Banyak ditemukan dimana-mana merosotnya nasionalisme Indonesia. Seperti bangunan yang tinggi besar namun keropos-keropos ada disekujur tubuh Negara-Bangsa Indonesia. Demokrasi liberal yang bukan kelahiran Indonesia itu, begitu dipaksakan untuk menopang bangunan. Demokrasi dipaksakan menjadi tiang-tiang kokoh yang tajam, namun dipasang secara serampangan, sehingga semakin mengoyak lantai, dinding dan atap, bahkan tiang-tiang dan pondasi bangunan negara-bangsa Indonesia tertusuk-tusuk olehnya. Bukannya menyangga, malahan semakin memperbanyak lobang-lobang menganga. Anehnya banyak yang tersinggung, banyak yang tidak terima jika kita mengingatkannya. Entahlah, apakah mesti dibiarkan genderang perang berbunyi, ataukah cukup dengan tidak ikut serta prosesi demokrasi liberal yang tanpa tujuan ini? Cukupkah kita dengan tidak menambah beban negara-bangsa yang semakin rapuh itu dengan tidak bergantung kepada Negara? Ataukah ada cara lain supaya tanah tumpah darah kita ini tidak disia-siakan atau menjadi sia-sia?

Tiga setengah abad sebelum kemerdekaan, sejarah dengan airmata bercucuran, ibu-ibu yang kehilangan anak-anaknya, istri-istri yang ditinggal suaminya, anak-anak yang ditinggal orang tuanya, kekasih yang terpaksa terpisahkan. Sejarah penuhkeringat, luka-luka, bertupahan darah dan berserakan kematian untuk melahirkan bangsa ini. Indonesia tumpah darahku, “Aku” para Syuhada yang lantang meregang nyawa demi mempertahankan Tanah air. “Aku” para Syahid pejuang-pejuang yang mengesampingkan ke-aku-an pribadinya, rela menyerahkan nyawanya demi kemerdekaan hidup anak-cucu-keturunannya, demi martabat mereka yang saat itu diinjak-injak, diremehkan oleh penjajah hak hidup berbangsa. Tapi, kemana anak-anak itu saat ini? Kemana mereka?

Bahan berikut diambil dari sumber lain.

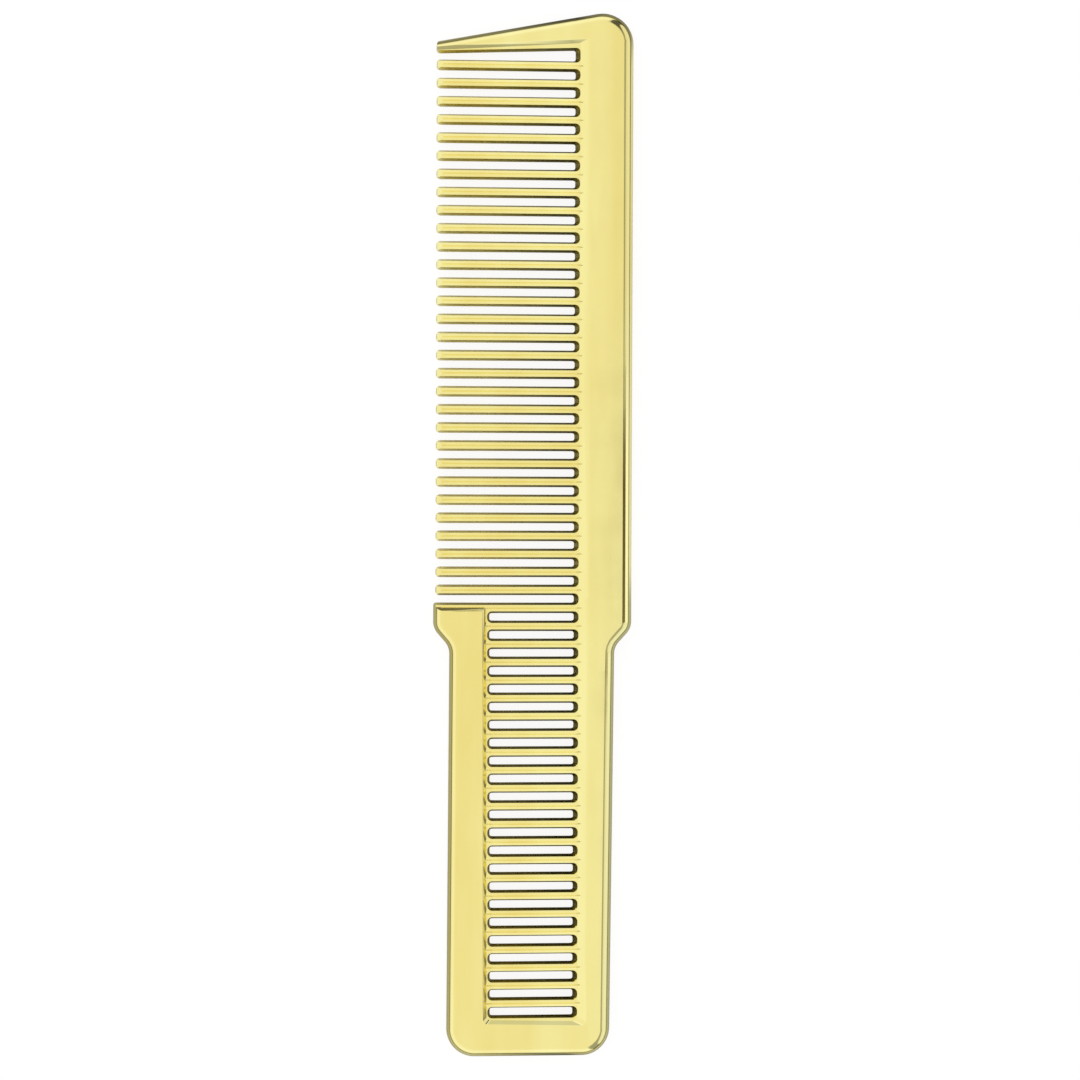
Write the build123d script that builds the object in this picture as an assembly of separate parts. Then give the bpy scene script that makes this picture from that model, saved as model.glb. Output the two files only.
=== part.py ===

Anak-anak itu sekarang menjadi pelacur-pelacur politik kekuasaan. Anak-anak itu berkubang lumpur kebudayaan sampah. Anak-anak itu saling hujat, saling bunuh, senang mencari-cari kebusukan saudaranya, bahkan bergembira ria memakan bangkai saudaranya. Anak-anak itu hilang akal, berpesta pora, mabuk kekuasaan. Sampai-sampai anak-anak itu menonjolkan kegagahannya dengan bangga memperkosa Ibu Pertiwi, menelanjangi bahkan memucikarii, tanpa segan menggadaikan bahkan menjualnya.

Kenduri Cinta 11 Juli 2014 “Tanah Tumpah Darahku”, akankah tema kali ini tidak hanya sekedar tema saja, namun “Tanah Tumpah Darahku” dalam arti sesungguhnya. Selamat berpuasa.